F.   In 612 B.C.  Nabopolassar united the Babylonian army with the Medes and Scythians and led a campaign that captured the Assyrian citadels in the north.  The Babylonians laid siege to Nineveh.  The walls were too strong for their battering rams, so they decided to try and starve the people out.  A famous oracle had been given that “Nineveh should never be taken until the river became its enemy” (cf. Nahum 1:8; 2:6).  According to a Babylonian Chronicle the defenses were breached at a time of unusually high flooding of the Tigris and Khosr Rivers.

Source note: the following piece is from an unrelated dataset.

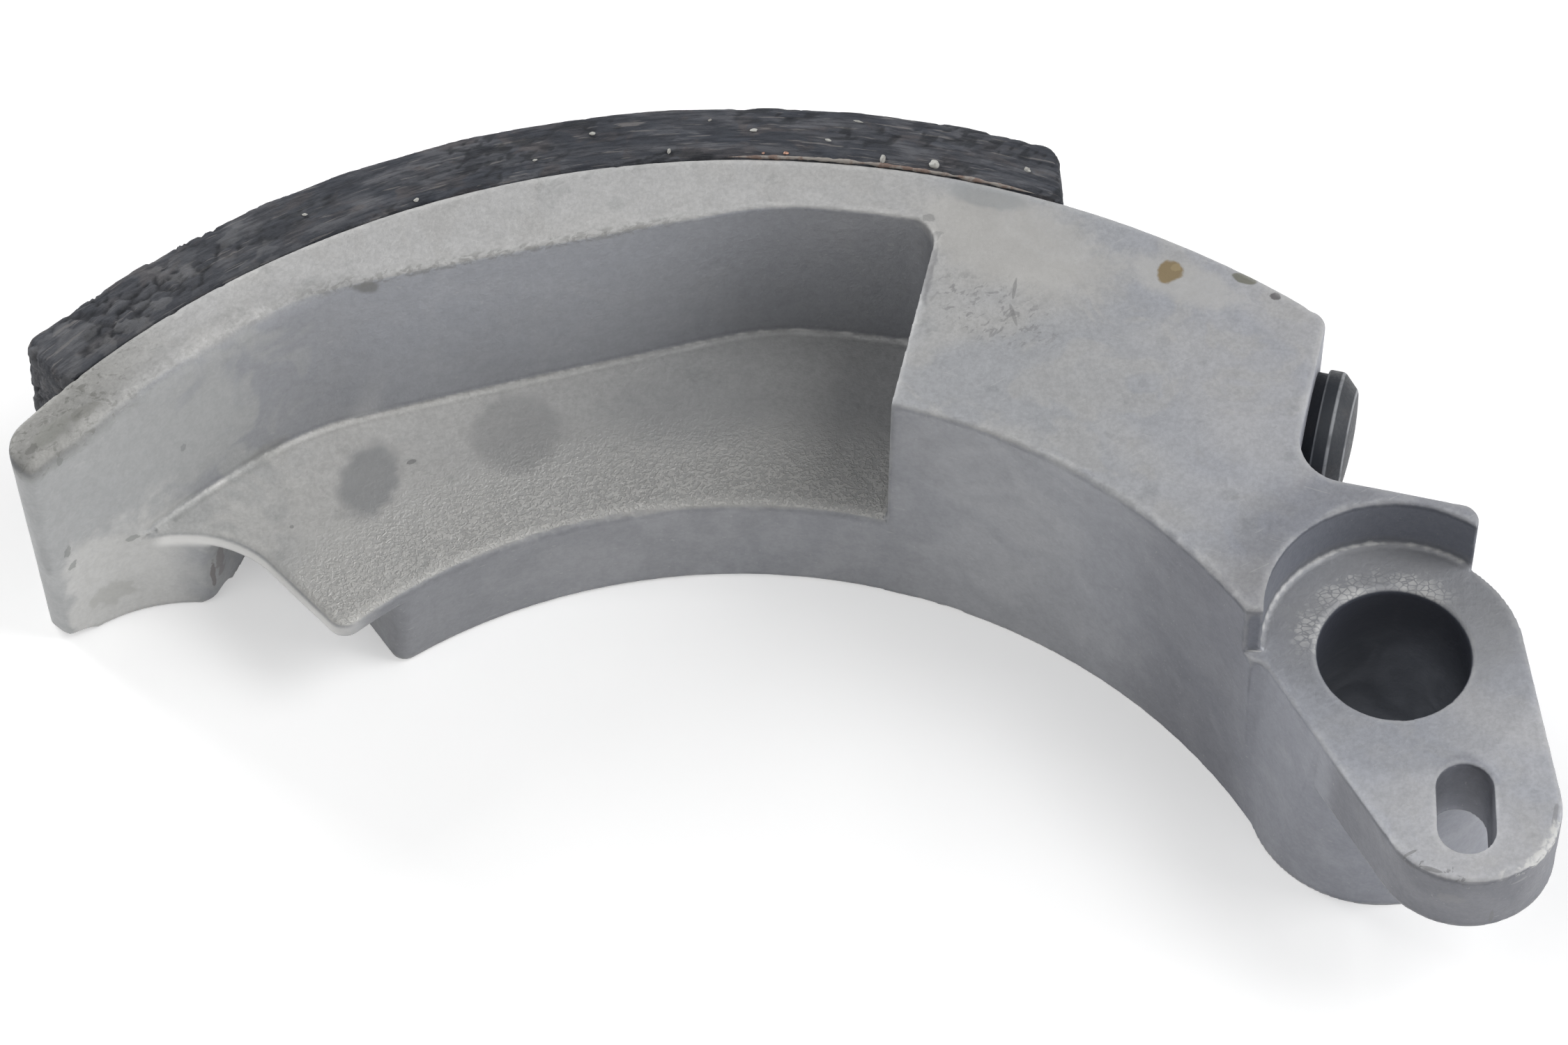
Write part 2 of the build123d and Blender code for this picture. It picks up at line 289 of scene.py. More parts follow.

G.  Lenormant and E. Chevallier, The Rise and Fall of Assyria, state, “Rain fell in such abundance that the waters of the Tigris inundated part of the city and overturned one of its walls for a distance of twenty stades.  Then the King, convinced that the oracle was accomplished and despairing of any means of escape, to avoid falling alive into the enemy’s hands constructed in his palace an immense funeral pyre, placed on it his gold and silver and his royal robes, and then shutting himself up with his wives and eunuchs in a chamber formed in the midst of the pile, disappeared in the flames.  Nineveh opened its gates to the besiegers, but this tardy submission did not save the proud city.  It was pillaged and burned, and then razed to the ground so completely as to evidence the implacable hatred enkindled in the midst of subject nations by the fierce and cruel Assyrian government.”

H.  Zeph. 2:13-15 describes her end.  Wiseman  (Z.P.E.B) says, She “was unrecognized by Zenophon and his retreating Greeks as they passed in 401 B.C.”

Conclusion:

1.  Assyria was a great empire.  Nineveh was a great city. 2.  But like Israel she was brought low. 3.  Let us not be like her.  Let us accept the instruction of the Lord.  Let us trust in Him. 4.  Let us heed the warning of Samaria, and of Nineveh, and so many others destroyed before the justice of God. 5.  But God has a plan for the deliverance of a remnant (Zeph. 3:12-20). 6.  Will you humble yourself and take refuge in the name of the Lord?